>> START DATASET ROWS

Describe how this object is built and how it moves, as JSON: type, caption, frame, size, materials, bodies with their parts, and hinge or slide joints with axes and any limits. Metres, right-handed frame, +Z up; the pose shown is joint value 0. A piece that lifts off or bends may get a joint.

>> END DATASET ROWS
>> START DATASET ROWS

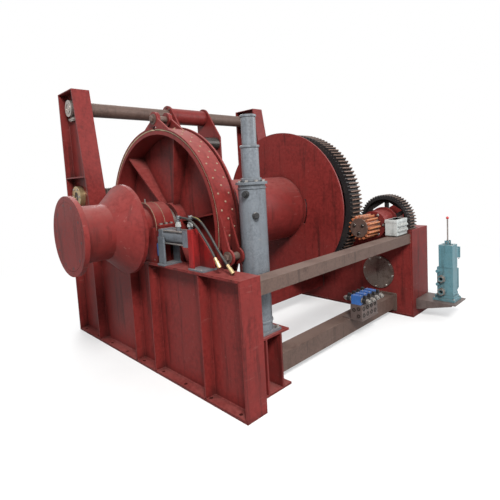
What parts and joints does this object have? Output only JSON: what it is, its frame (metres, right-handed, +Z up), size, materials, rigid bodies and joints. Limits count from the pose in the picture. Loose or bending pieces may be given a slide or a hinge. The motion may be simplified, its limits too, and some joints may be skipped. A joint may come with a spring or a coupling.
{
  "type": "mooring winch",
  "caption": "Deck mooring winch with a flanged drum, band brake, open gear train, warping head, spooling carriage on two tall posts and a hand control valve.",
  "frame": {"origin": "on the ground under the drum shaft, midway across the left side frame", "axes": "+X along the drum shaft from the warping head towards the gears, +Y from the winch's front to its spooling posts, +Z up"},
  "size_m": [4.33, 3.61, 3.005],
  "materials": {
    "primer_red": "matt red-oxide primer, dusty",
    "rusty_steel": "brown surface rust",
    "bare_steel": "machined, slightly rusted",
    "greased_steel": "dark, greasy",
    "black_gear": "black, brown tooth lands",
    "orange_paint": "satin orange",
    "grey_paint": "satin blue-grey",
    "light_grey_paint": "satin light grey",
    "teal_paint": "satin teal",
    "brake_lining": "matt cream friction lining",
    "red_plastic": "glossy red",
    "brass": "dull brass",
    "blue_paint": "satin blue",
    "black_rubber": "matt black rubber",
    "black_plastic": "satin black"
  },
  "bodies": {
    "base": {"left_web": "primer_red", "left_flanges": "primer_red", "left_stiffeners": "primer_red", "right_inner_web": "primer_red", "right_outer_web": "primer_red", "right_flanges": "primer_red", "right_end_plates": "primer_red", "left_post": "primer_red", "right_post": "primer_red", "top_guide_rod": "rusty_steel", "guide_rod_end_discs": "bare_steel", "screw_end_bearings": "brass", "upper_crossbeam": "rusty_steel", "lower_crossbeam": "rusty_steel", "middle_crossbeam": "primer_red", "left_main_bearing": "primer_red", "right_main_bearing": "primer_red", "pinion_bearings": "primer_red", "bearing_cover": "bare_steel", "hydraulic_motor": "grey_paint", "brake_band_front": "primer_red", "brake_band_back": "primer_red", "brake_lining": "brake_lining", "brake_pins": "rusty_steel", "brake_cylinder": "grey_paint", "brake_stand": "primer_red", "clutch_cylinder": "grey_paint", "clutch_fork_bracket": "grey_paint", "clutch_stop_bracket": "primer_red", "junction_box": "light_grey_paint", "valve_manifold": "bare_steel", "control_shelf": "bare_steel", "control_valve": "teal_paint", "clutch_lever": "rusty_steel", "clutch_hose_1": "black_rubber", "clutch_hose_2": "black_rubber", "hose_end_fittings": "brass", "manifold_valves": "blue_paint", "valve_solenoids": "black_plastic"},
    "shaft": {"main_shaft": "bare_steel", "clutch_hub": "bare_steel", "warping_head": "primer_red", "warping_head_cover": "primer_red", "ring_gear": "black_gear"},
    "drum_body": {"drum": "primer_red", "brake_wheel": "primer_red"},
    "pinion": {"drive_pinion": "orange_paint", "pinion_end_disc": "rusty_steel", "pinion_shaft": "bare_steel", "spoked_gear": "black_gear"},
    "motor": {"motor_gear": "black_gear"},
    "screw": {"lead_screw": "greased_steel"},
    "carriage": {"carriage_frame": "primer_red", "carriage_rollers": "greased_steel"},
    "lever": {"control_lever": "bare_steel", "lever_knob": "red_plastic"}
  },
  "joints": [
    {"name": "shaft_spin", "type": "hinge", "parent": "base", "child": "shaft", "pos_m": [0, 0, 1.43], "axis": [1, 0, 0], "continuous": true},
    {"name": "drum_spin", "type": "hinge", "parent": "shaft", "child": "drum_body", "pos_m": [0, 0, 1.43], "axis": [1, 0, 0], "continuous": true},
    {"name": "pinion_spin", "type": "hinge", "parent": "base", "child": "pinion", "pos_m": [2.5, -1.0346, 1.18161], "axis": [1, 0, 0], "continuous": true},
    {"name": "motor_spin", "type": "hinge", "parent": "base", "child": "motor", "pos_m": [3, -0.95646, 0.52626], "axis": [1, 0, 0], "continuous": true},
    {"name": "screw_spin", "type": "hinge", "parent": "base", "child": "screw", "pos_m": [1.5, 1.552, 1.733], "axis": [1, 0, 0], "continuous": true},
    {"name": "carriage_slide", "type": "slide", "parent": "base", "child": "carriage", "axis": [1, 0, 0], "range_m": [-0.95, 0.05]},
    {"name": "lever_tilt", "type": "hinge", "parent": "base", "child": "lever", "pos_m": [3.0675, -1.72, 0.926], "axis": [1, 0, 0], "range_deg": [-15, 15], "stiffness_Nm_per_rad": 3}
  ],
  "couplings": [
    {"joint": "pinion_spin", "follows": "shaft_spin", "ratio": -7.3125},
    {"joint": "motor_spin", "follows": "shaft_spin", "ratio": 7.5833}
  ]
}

>> END DATASET ROWS
>> START DATASET ROWS

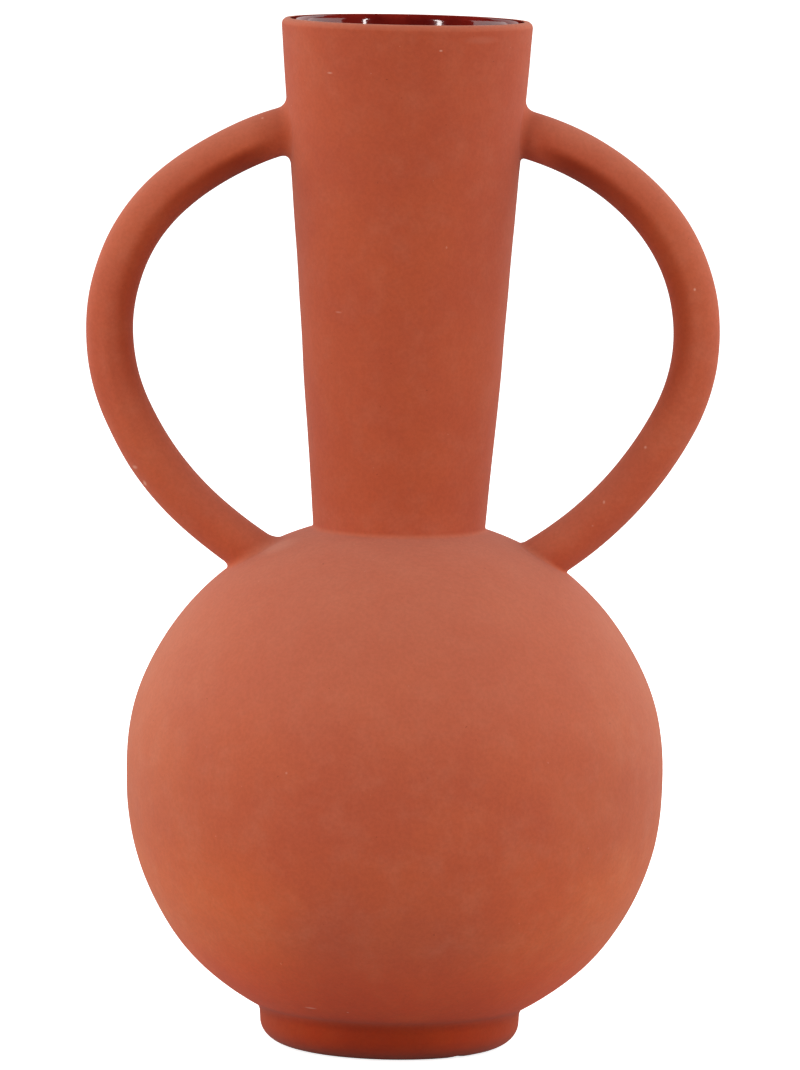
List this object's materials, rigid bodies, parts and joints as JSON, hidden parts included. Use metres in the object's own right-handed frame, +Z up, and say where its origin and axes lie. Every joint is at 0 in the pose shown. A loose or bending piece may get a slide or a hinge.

>> END DATASET ROWS

**WRITTEN EXERCISE:** Show all lines above holding "this".

**CORRECT ANSWER:**
Describe how this object is built and how it moves, as JSON: type, caption, frame, size, materials, bodies with their parts, and hinge or slide joints with axes and any limits. Metres, right-handed frame, +Z up; the pose shown is joint value 0. A piece that lifts off or bends may get a joint.
What parts and joints does this object have? Output only JSON: what it is, its frame (metres, right-handed, +Z up), size, materials, rigid bodies and joints. Limits count from the pose in the picture. Loose or bending pieces may be given a slide or a hinge. The motion may be simplified, its limits too, and some joints may be skipped. A joint may come with a spring or a coupling.
List this object's materials, rigid bodies, parts and joints as JSON, hidden parts included. Use metres in the object's own right-handed frame, +Z up, and say where its origin and axes lie. Every joint is at 0 in the pose shown. A loose or bending piece may get a slide or a hinge.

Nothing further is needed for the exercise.